Conventional wisdom holds that when you have a general election in Nigeria, it’s time for investors there to flee to safety from imminent political risk. But the reality is that the more discerning have made huge profits over the years by diving in when most have left.
Tracking the performance of the Nigeria Stock Exchange through four elections, it is evident that they made the right decisions. A review of the all-share index, the key measure of market performance, from 2002 through 2017, does clearly establish a pattern of post-election spikes that hugely benefited those who bought when the market was deserted.
For the purpose of this article, we’re looking at data starting from the year before the election to the end of the year following the election. In 2002 the all-share index, which started from a base of 100 points in January 1984, had a daily average of 11,665.10 points. In the first 10 months of this year, 16 years later, the average reading was 38,732.23, just to give an idea of where we’re coming from.
In January 2002, more than a year before the next general election was due, the index had an average of 10,895.10 points, reaching 11,607.30 in December, just ahead of the February-March 2003 election season. With the elections done, the impact was immediate as the monthly average surged to 13,605.26 in March before reaching a peak of 21,131.38 on November 19. Investments that moved in in step with the index would’ve almost doubled in value in the 11 months from December 2002 to November 2003.

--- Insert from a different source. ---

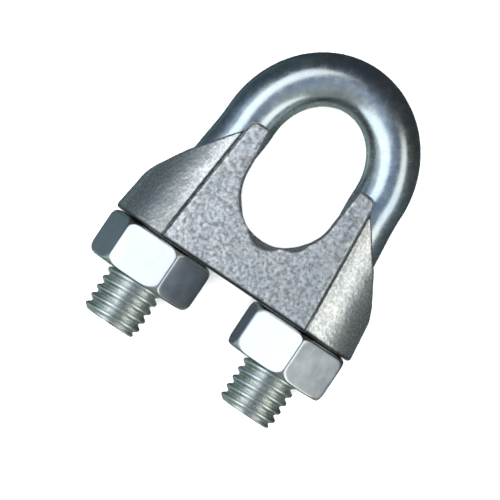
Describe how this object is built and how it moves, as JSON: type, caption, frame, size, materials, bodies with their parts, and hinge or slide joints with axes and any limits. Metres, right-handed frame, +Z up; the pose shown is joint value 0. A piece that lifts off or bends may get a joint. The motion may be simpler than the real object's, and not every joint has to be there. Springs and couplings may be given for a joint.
{
  "type": "wire rope clip",
  "caption": "Wire rope clip: a U-bolt with threaded legs, a cast saddle with a ribbed rope seat, and a hex nut on each leg that draws the saddle up.",
  "frame": {"origin": "centre of the clip's length and width, on the flat back of the saddle that it lies on", "axes": "+X across the two legs, +Y along the legs towards the bend of the U-bolt, +Z up out of the face that shows the U; a rope runs through it along Z"},
  "size_m": [0.0274, 0.0354, 0.0122],
  "materials": {
    "plated_rod": "smooth bright zinc plating, blue-grey",
    "galvanised_casting": "grainy sand-cast skin under a thin zinc coat, light grey",
    "plated_nut": "bright zinc plating with fine drawing marks"
  },
  "bodies": {
    "u_bolt": {"u_bolt": "plated_rod"},
    "saddle": {"saddle": "galvanised_casting"},
    "nut_left": {"nut_left": "plated_nut"},
    "nut_right": {"nut_right": "plated_nut"}
  },
  "joints": [
    {"name": "saddle_slide", "type": "slide", "parent": "u_bolt", "child": "saddle", "axis": [0, 1, 0], "range_m": [-0.0045, 0.003]},
    {"name": "nut_left_turn", "type": "hinge", "parent": "saddle", "child": "nut_left", "pos_m": [-0.008, -0.01058, 0.0061], "axis": [0, 1, 0], "range_deg": [-1621, 1081]},
    {"name": "nut_right_turn", "type": "hinge", "parent": "saddle", "child": "nut_right", "pos_m": [0.008, -0.01058, 0.0061], "axis": [0, 1, 0], "range_deg": [-1621, 1081]}
  ],
  "couplings": [
    {"joint": "nut_left_turn", "follows": "saddle_slide", "rad_per_m": 6283.2},
    {"joint": "nut_right_turn", "follows": "saddle_slide", "rad_per_m": 6283.2}
  ]
}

The scenario wasn’t too different during the next election cycle in 2007, when the vote held in April. In January 2006, the index was at an average of 24,085.71, rising to 32,689.20 in December. With the presidential election concluded by the middle of April, bullish sentiments overwhelmed the market as the index jumped to 44 percent in four months to 47,124.14 by April 27. On the last trading day of 2007, the market closed at 57,990.22, gaining 77.4 percent year-on-year.
The 2008 Financial Crisis
On March 5, 2008, the Nigerian index reached a record peak of 66,371.20. Market growth had been substantially driven by a banking consolidation prompted by the central bank a couple of years before by raising the minimum capital requirement for banks. This sparked a wave of mergers, acquisitions and initial public offerings at a time Nigeria had seen an economic boom prompted by higher prices for oil, its main export.

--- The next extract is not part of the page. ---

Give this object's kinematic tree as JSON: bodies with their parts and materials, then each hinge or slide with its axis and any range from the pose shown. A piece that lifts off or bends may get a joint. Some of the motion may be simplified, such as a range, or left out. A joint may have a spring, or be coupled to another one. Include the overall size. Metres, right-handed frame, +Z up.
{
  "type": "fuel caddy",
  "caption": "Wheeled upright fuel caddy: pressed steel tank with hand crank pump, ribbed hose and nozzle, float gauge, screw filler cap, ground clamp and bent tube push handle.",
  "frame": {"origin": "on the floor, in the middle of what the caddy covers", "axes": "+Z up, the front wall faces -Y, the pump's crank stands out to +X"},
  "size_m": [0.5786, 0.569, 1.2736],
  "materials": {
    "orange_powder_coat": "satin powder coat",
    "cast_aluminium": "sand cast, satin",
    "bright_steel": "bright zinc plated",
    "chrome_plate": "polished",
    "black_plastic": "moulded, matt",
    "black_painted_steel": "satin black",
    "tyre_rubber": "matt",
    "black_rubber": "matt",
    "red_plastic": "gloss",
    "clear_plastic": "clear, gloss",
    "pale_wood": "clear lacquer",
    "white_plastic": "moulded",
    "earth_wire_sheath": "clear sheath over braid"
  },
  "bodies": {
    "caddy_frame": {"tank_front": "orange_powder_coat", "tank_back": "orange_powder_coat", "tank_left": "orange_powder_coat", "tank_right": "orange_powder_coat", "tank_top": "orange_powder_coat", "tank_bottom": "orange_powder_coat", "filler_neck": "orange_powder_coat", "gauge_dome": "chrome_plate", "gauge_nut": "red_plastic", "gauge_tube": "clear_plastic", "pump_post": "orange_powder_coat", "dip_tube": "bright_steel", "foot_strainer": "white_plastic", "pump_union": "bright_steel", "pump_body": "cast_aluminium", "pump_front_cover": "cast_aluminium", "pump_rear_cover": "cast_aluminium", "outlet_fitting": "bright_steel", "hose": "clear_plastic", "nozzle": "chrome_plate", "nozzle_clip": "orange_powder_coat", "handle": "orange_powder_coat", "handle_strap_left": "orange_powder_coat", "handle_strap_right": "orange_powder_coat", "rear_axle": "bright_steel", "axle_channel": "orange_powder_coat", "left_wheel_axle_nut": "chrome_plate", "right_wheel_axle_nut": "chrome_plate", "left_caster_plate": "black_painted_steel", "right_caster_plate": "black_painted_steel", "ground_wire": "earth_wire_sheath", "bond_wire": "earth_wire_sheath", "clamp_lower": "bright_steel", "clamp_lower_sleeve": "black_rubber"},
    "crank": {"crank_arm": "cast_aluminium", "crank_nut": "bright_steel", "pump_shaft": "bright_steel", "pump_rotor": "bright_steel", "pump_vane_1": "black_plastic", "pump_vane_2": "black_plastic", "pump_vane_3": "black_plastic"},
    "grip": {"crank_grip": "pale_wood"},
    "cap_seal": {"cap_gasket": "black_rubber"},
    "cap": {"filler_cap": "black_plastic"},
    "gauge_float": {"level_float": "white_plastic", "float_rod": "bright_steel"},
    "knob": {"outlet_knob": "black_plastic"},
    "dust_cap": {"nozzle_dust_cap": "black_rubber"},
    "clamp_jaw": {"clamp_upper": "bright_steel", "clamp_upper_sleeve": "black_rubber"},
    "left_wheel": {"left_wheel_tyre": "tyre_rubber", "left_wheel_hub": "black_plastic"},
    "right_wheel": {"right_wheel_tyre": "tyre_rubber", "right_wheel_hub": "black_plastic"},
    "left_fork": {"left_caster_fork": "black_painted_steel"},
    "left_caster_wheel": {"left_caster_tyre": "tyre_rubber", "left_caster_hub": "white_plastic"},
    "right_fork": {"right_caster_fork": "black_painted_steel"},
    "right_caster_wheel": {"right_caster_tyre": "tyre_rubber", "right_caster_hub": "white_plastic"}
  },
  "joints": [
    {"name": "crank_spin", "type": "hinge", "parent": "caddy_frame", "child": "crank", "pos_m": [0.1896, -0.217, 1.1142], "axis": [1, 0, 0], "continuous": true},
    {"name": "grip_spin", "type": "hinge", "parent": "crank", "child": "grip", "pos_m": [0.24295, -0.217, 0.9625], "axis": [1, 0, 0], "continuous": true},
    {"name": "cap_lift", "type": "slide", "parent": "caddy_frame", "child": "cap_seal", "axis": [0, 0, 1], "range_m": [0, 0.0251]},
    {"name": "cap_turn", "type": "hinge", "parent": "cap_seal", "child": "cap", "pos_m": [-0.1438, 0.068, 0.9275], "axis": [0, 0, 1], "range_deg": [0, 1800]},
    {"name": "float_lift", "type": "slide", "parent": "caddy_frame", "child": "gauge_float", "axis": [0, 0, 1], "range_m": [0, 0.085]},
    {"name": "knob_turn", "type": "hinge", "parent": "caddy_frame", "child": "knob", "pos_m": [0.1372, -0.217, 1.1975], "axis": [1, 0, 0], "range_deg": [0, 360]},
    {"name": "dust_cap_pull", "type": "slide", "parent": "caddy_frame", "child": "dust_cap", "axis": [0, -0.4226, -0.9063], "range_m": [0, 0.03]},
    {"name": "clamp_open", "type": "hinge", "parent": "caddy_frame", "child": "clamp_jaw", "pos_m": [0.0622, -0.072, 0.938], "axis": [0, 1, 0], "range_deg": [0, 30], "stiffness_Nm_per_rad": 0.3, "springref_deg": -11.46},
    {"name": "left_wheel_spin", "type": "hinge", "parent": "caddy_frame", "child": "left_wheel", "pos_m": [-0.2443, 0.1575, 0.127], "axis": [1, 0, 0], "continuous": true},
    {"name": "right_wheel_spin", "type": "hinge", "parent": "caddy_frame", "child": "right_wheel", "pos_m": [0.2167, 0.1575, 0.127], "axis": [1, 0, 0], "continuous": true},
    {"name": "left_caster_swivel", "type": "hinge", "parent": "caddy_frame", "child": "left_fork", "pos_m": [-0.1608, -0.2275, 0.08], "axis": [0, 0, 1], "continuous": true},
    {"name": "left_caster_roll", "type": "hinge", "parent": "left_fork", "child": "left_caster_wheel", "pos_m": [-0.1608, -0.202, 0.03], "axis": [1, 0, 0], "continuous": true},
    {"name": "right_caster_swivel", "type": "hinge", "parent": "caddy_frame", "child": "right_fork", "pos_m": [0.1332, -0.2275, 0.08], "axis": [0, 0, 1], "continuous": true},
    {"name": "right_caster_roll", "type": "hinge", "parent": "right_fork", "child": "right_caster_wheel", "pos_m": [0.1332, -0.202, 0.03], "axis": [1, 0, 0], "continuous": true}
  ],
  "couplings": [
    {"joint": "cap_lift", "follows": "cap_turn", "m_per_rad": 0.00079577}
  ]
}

It was about this time that the 2008 global financial crisis set in. What followed was a rapid market plunge that persisted over the next year, reaching as low as 19,858.96 by April 14, 2009, as investors, both local and foreign, fled the rout. Yet, the next Nigerian elections that came in 2011 didn’t fail to provide, once more, a significant profitable opportunity.
As at January 2010, the index began the year at 20,838.90, and went on to close the year just 18 percent higher than it began it at 24,770 on the last trading day of the year. The first quarter of 2011 was a period of volatility amid election jitters. With the end of the vote in April, the market experienced a sudden spike, rising to 25,995.54 by June 2, before decline set in. Other factors had been at work to stymy the traditional post-election surge. Nigeria was about this time overtaken by a banking sector crisis that saw the central bank taking over four failing banks, injecting about $4 billion to shore up the financial system and creating the Asset Management Corporation of Nigeria, or Amcon, to take over the non-performing loans of the banks.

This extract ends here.